Sometimes they simply borrow yours—without your knowledge.
What We Learned
The attack taught several lasting lessons:
🌐 The internet depends on invisible infrastructure.
Most users never think about DNS until it stops working.
🔐 Default passwords are dangerous.
A weak password on one device can contribute to global problems.
📦 IoT devices need updates.
Security cameras deserve patches just like laptops.
🏠 Home devices can have global consequences.
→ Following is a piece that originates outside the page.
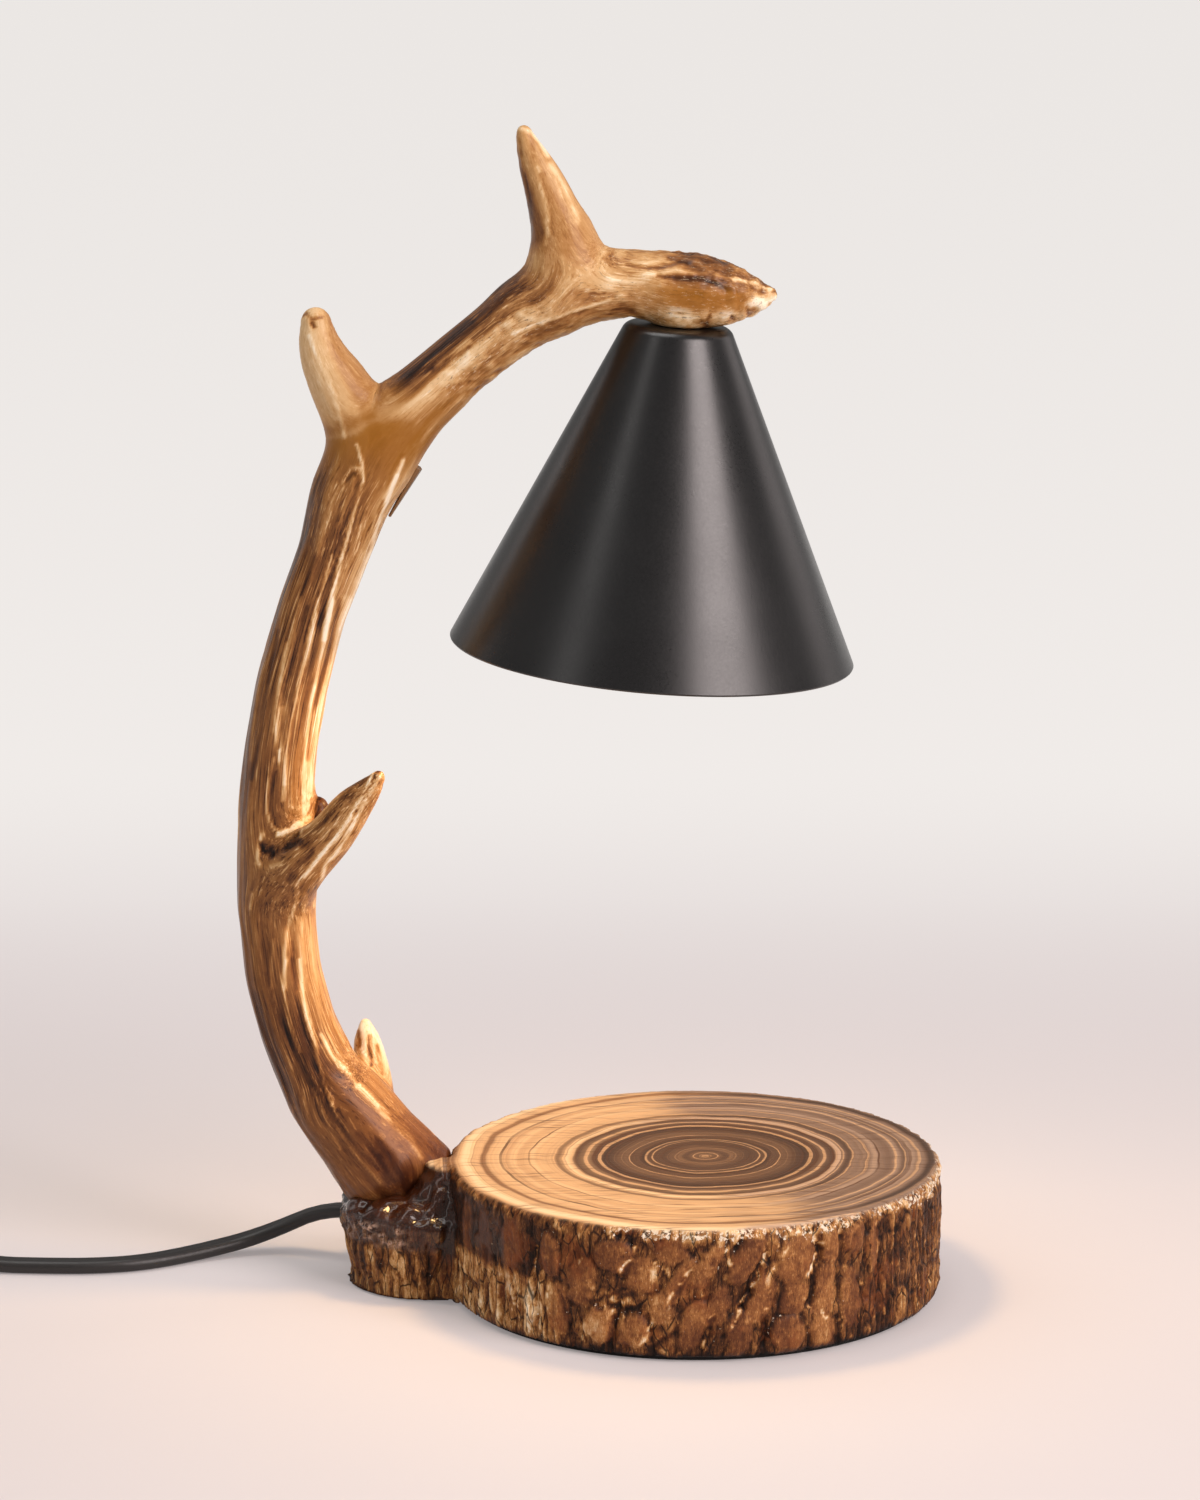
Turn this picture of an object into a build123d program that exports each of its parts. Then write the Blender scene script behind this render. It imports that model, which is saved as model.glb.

Millions of small devices together become powerful.
🛡 Resilience matters.
Critical internet services now invest heavily in redundancy and attack mitigation.
Timeline of the Attack
| Time | What Happened |
|---|---|
| Early morning | Dyn experiences massive traffic |
| Hours later | Major websites become difficult to access |
| Throughout the day | Engineers mitigate successive attack waves |
| Following weeks | Global discussions on IoT security intensify |
Frequently Asked Questions (FAQ)
What is DNS?
DNS (Domain Name System) translates website names into IP addresses so devices can locate internet services.
What is a DDoS attack?
A Distributed Denial-of-Service attack overwhelms a service with enormous amounts of traffic, making it difficult for legitimate users to connect.
What caused the Dyn attack?
The attack was powered largely by the Mirai botnet, which consisted of compromised IoT devices such as cameras and routers.
Did hackers steal data during the attack?
The Dyn incident primarily disrupted availability rather than focusing on stealing user data.
Why was the attack so important?
It demonstrated how insecure consumer devices could be weaponized to affect critical internet infrastructure.
Final Thoughts
The Dyn attack changed how the world viewed cybersecurity.
Before 2016, most people worried about hackers targeting computers.
After 2016, everyone realized that even a forgotten webcam or an old router could become part of something much bigger.
It was a reminder that the internet’s greatest strength—its interconnectedness—is also one of its greatest challenges.
Because sometimes…
The fastest way to disrupt the internet isn’t to attack every website.
It’s to attack the system that helps everyone find them.